The other thing that makes Anderson a more effective offensive player than Drew is that he gets to the line about twice as much. Andy's lack of a midrange game forces him to crash the rim often, while Drew's reliance on his midrange shot and finesse game means he doesn't get to the line very much. I believe that we undervalue drawing fouls for the same reason we undervalue drawing walks in baseball; we instinctively judge scorers by their ability to score, much as we judge hitters by their ability to hit. (I believe that the days of disrespecting drawing contact are coming to an end-as Barry Bonds alerted us to the power of the walk, Dwayne Wade is fast acclimating us to the power of the free throw.)
Finally, Anderson's defense is extremely underrated. He doesn't block shots, and he is far too skinny to stop many of the league's larger forwards from shoving him around on the low block. In fact, his man-to-man defense isn't all that good-his opponent PER is actually higher than Drew Gooden's.
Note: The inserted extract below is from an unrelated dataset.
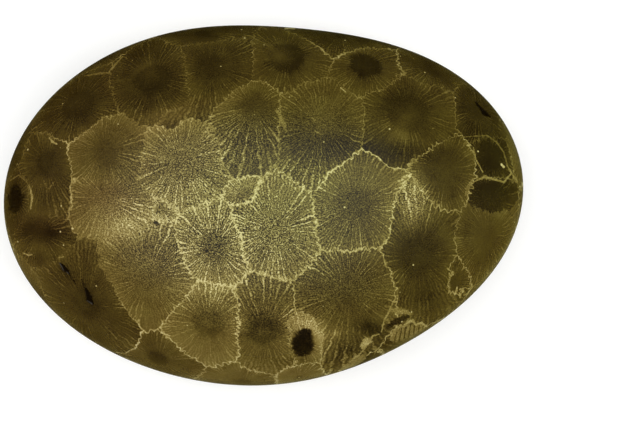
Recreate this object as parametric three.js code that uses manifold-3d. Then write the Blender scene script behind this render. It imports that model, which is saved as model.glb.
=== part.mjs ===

However, while Drew is an absolutely abysmal help-side defender, Andy is one of the league's best, despite his inability to block shots. Andy is extremely quick and always active on the defensive end, which allows him to contest shots. Additionally, he is one of the league's best at drawing the charge, which is actually more effective than a block(the offense never gets it back after an offensive foul), and very seldom fouls. For all these reasons, the Cavaliers are much, much better with Varejao on the floor than they are with Gooden.
So, in conclusion, the conventional wisdom is correct; Varejao is much more valuable than Gooden. Deep down, while they may attempt to play dumb, the Cavaliers know that; so does the rest of the league. They're right, but for the wrong reasons.